Он отодвинул свое сиденье так далеко назад, что у него за спиной что-то громко затрещало. Хелен же сидела близко к рулю, хотя и не была миниатюрной женщиной. В конце концов получилось, что он смотрел на нее сзади.
— Что вам известно? — поинтересовалась она.
— Дело не в том, что известно мне, — сказал Ричер, — дело в том, что знает Джеймс Барр.
— Про что?
— Про меня.
Автомобиль Хелен Родин выехал из гаража и покатил на юг по улице, которая шла параллельно Первой. В восемь утра движение здесь было уже довольно оживленным. Машины мчались в сторону центра города так же стремительно, как к концу дня — в направлении спальных районов и пригородов.
— А что Джеймс Барр знает про вас? — спросила Хелен.
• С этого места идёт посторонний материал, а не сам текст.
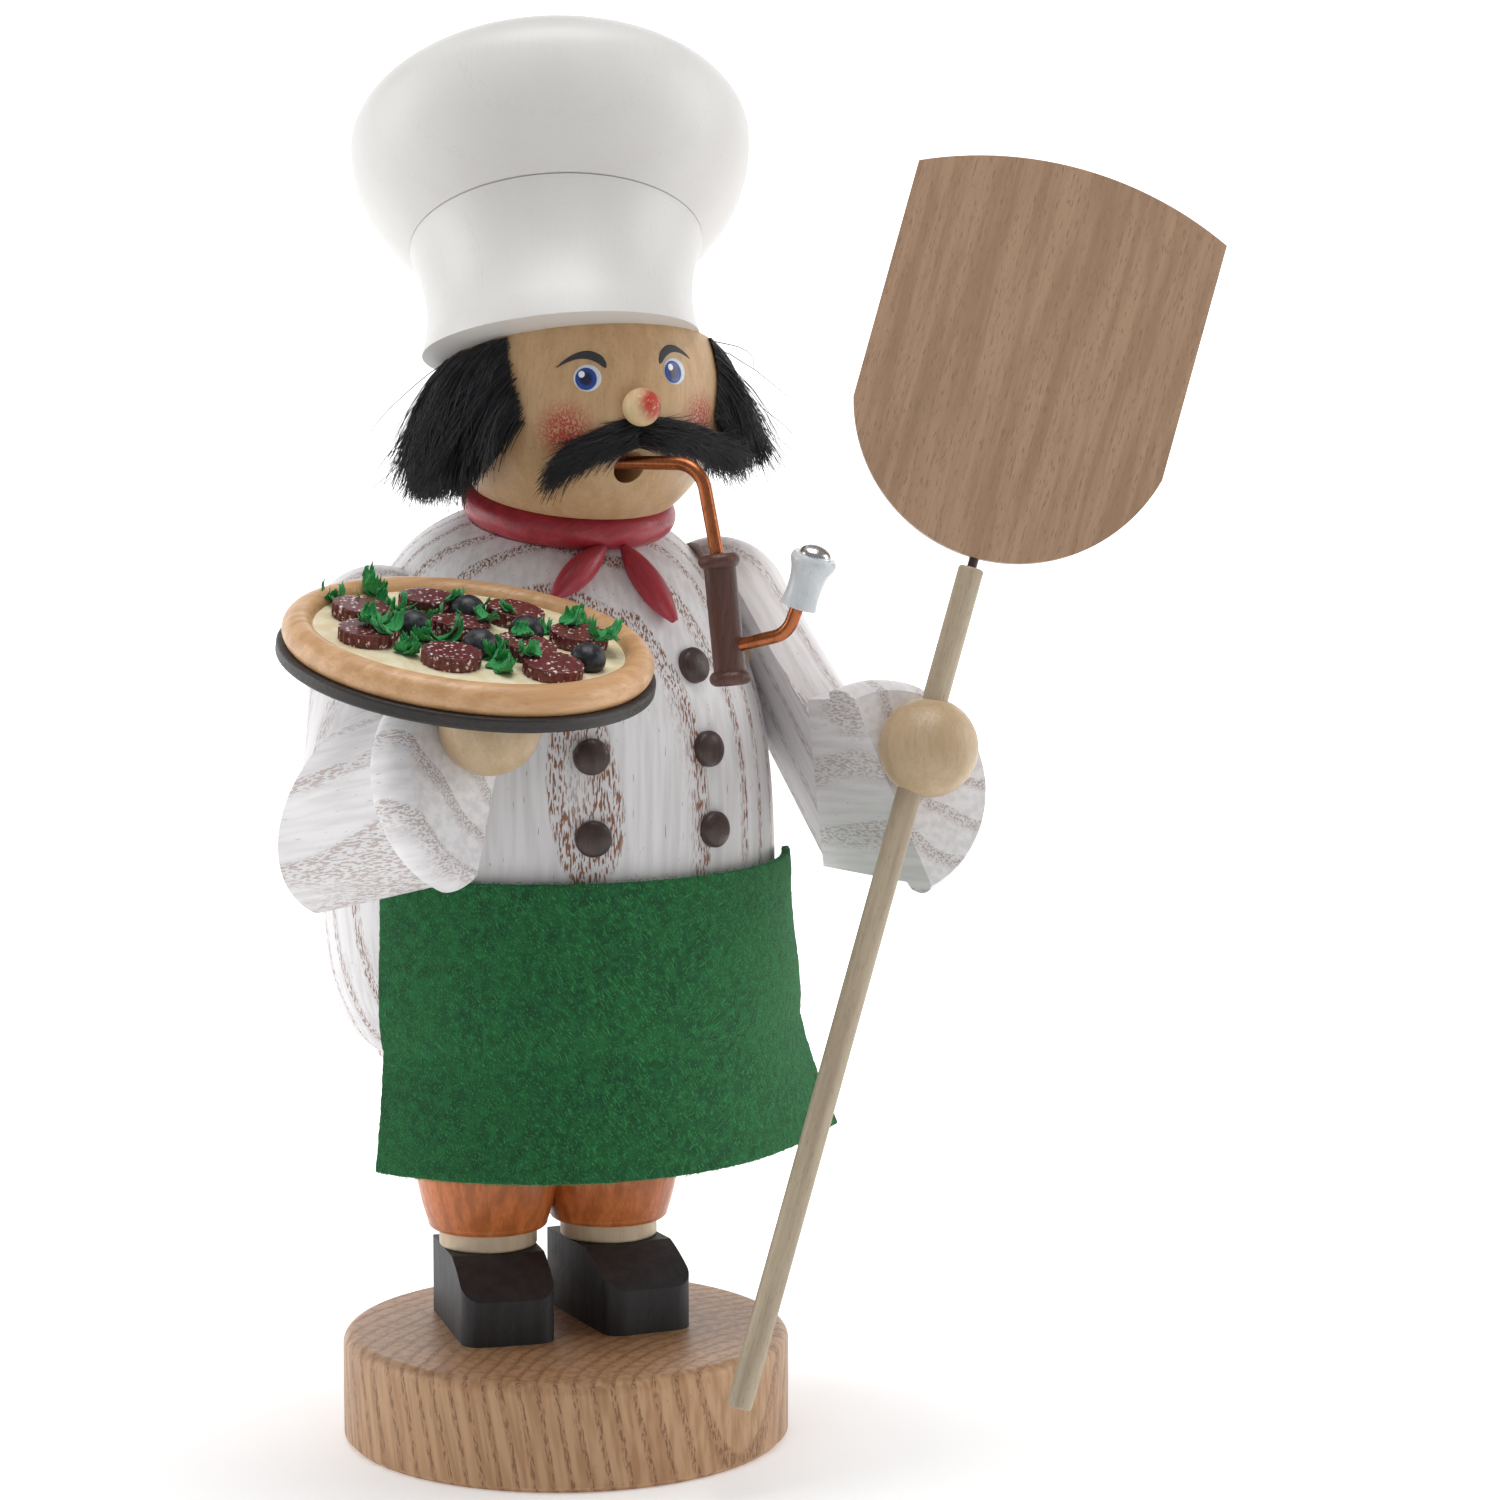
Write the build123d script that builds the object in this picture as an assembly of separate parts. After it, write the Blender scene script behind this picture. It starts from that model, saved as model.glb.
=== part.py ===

— Что-то, заставившее его захотеть, чтобы я сюда приехал, — ответил он.
— Он должен вас ненавидеть.
— Уверен, что он меня ненавидит. Однако все равно захотел, чтобы я приехал.
Они медленно ехали на юг, в сторону реки.
— Мы с ним не встречались до тех событий в Эль-Кувейте, — сказал Ричер. — Ни разу не виделись и после них. Все наше знакомство длилось три недели больше четырнадцати лет назад.